В какой-то момент, к моему удивлению, стало ясно, что администрация Буша верит в это представление. Однажды в 2006 году я выступал на тему последних событий в Пакистане перед группой аналитических экспертов правительства США, чья работа состоит в том, чтобы быть в курсе и понимать происходящее в том или ином месте – для информирования вышестоящих лиц и выработки вариантов возможных действий. Когда мероприятие закончилось, молодой пакистанский исследователь спросил меня, что я думаю об «исламе Джинны». Генерал Мушарраф пустил в обращение фразу – ссылку на отца-основателя Пакистана шиита-безбожника Мухаммада Али Джинна (1876–1948) – как способ рекламы своего обещания реформировать ислам в Пакистане и наполнить его либеральными ценностями. Отобрать у экстремистов право толковать ислам и превратить его в нечто похожее на то, что понравилось бы либералу – основателю страны, человеку с полученным в Лондоне юридическим образованием, казалось привлекательной идеей для страны, зажатой в тисках экстремизма.

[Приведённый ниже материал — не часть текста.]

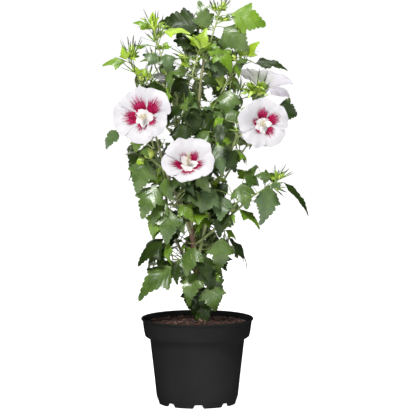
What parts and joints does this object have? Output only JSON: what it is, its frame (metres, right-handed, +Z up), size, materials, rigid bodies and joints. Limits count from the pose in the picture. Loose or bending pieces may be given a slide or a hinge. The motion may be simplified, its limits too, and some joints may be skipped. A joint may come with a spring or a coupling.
{
  "type": "potted hibiscus shrub",
  "caption": "Upright flowering shrub with lobed leaves, open white blooms with a crimson eye, and buds, growing in a round black nursery pot of dark soil.",
  "frame": {"origin": "middle of the pot's flat underside, on the surface it stands on", "axes": "+Z up along the plant, +X to the right seen from the front, the front faces -Y"},
  "size_m": [0.3551, 0.2612, 0.6908],
  "materials": {
    "pot": "black moulded plastic, satin",
    "soil": "dark brown bark and peat compost, matt",
    "bark": "grey-brown bark with fine ridges",
    "greenwood": "smooth pale green young bark",
    "foliage": "leaf green with a soft gloss",
    "young_leaf": "bright yellow-green young growth",
    "petal": "white petal with a crimson throat"
  },
  "bodies": {
    "root": {"pot": "pot", "soil": "soil", "trunk": "bark", "leader": "bark", "left_bough": "bark", "right_bough": "bark", "low_right_bough": "greenwood", "upper_left_bough": "greenwood", "upper_right_bough": "greenwood", "front_bough": "greenwood", "back_left_bough": "bark", "back_right_bough": "bark", "back_bough": "greenwood", "leaves_bloom_left": "foliage", "leaves_left": "foliage", "leaves_left_inner": "foliage", "leaves_low_left": "foliage", "leaves_low_front": "foliage", "leaves_low_right": "foliage", "leaves_right": "foliage", "leaves_right_tip": "foliage", "leaves_bloom_middle": "foliage", "leaves_centre_right": "foliage", "leaves_bloom_right": "foliage", "leaves_bloom_rear": "foliage", "leaves_centre_left": "foliage", "leaves_top_left": "foliage", "leaves_far_left": "foliage", "leaves_inner_top": "foliage", "leaves_top": "foliage", "leaves_top_right": "foliage", "leaves_back_low_left": "foliage", "leaves_back_low_right": "foliage", "leaves_back_left": "foliage", "leaves_back_right": "foliage", "leaves_back_middle": "foliage", "leaves_back_top": "foliage", "leaves_back_high_left": "foliage", "leaves_back_high_right": "foliage"}
  },
  "joints": []
}
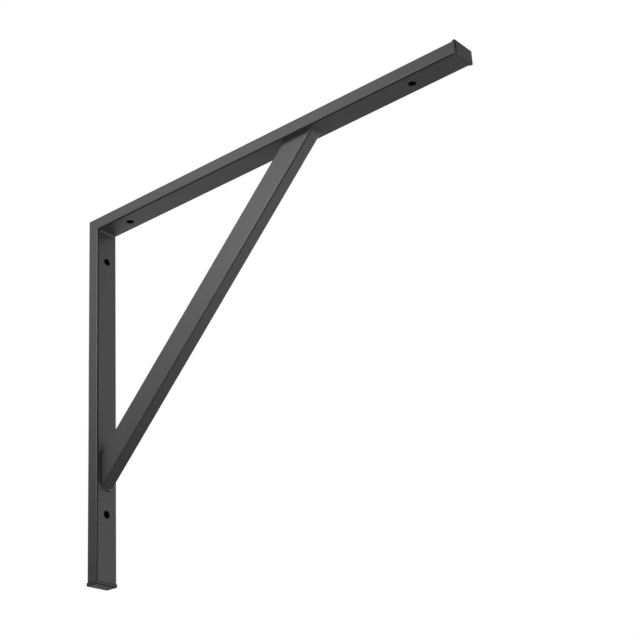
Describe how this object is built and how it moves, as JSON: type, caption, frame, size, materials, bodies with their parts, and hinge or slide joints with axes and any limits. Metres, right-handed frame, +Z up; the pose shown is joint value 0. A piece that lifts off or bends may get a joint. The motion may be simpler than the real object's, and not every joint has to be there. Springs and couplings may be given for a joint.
{
  "type": "heavy-duty shelf bracket",
  "caption": "Welded steel-tube shelf bracket: upright leg and arm mitred at the corner, a diagonal brace set on edge between them, and plastic plugs in the open tube ends.",
  "frame": {"origin": "half-way between the two wall holes, on the wall plane at the back of the upright leg", "axes": "+X out from the wall along the arm, +Y across the bracket's width, +Z up towards the shelf"},
  "size_m": [0.5425, 0.0306, 0.451],
  "materials": {
    "powder_coated_steel": "charcoal grey powder coat, satin, fine orange peel",
    "powder_coated_weld": "the same coat over the weld bead",
    "plug_plastic": "moulded plug, fine matte texture"
  },
  "bodies": {
    "root": {"wall_leg": "powder_coated_steel", "shelf_arm": "powder_coated_steel", "brace": "powder_coated_steel", "corner_weld": "powder_coated_weld", "brace_top_weld": "powder_coated_weld", "brace_foot_weld": "powder_coated_weld", "brace_top_toe_weld": "powder_coated_weld", "brace_foot_toe_weld": "powder_coated_weld", "arm_end_cap": "plug_plastic", "leg_end_cap": "plug_plastic"}
  },
  "joints": []
}
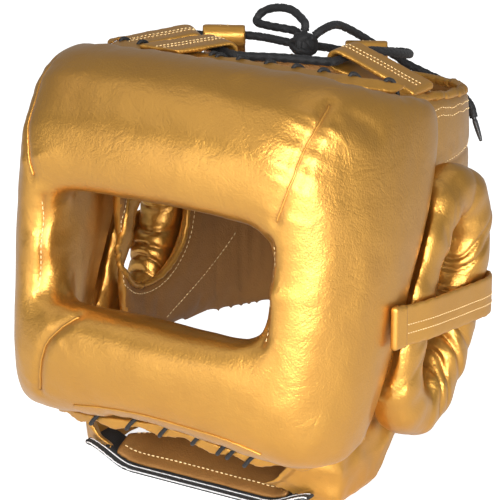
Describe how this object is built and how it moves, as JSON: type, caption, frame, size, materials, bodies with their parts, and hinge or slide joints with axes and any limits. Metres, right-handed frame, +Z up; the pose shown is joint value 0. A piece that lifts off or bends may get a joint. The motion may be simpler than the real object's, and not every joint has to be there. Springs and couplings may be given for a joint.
{
  "type": "sparring head guard with a padded face bar",
  "caption": "Padded leather sparring head guard with a face bar, puffed ear pads, a laced crown with a tied cord, jaw flaps and a chin strap.",
  "frame": {"origin": "on the surface that the guard rests on, under the middle of its box", "axes": "+Z up, -Y to the wearer's front, +X to the wearer's left"},
  "size_m": [0.2476, 0.2768, 0.257],
  "materials": {
    "gold_leather": "smooth metallic gold leather, semi-gloss",
    "black_webbing": "matte black elastic webbing",
    "black_cord": "matte black braided cord",
    "black_plastic": "satin black"
  },
  "bodies": {
    "root": {"bumper": "gold_leather", "liner": "gold_leather", "crown_hem": "gold_leather", "bar_hem": "gold_leather", "ear_pad_left": "gold_leather", "ear_pad_right": "gold_leather", "ear_strap_left": "gold_leather", "ear_strap_right": "gold_leather", "crown_loop_1": "gold_leather", "crown_loop_2": "gold_leather", "crown_loop_3": "gold_leather", "crown_loop_4": "gold_leather", "crown_loop_5": "gold_leather", "jaw_flap_left": "gold_leather", "jaw_flap_right": "gold_leather", "chin_pad": "gold_leather", "rear_closure": "black_webbing", "chin_strap": "black_webbing", "crown_cord": "black_cord", "cord_bow": "black_cord", "cord_tail": "black_cord", "cord_knot": "black_cord", "cord_aglet": "black_plastic"}
  },
  "joints": []
}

Ответ был очень простым. Я сказал, что считаю все эти вещи очевидными циничными манипуляциями бесстыжего автократа. Эксперт, едва сумевший спрятать улыбку на лице, сказал: «Ну, наши потребители (на профессиональном жаргоне в правительстве это члены конгресса и представители администрации из числа руководящего состава) интересуются, чем мы готовы поддержать это». Я сказал: «Вы, разумеется, шутите». Как вообще мы можем связываться с любой идеей глотающего виски генерала, выдающего себя за исламского Мартина Лютера? «Пакистанцы уже ненавидят нас, потому что считают нас злодеями, – продолжил я, – а теперь они будут думать, что мы еще и дураки». Аналитик засмеялся и сказал: «Вы даже представить себе не можете, как много тех (наших потребителей), кто принимает все это за чистую монету. Нам надо писать докладную».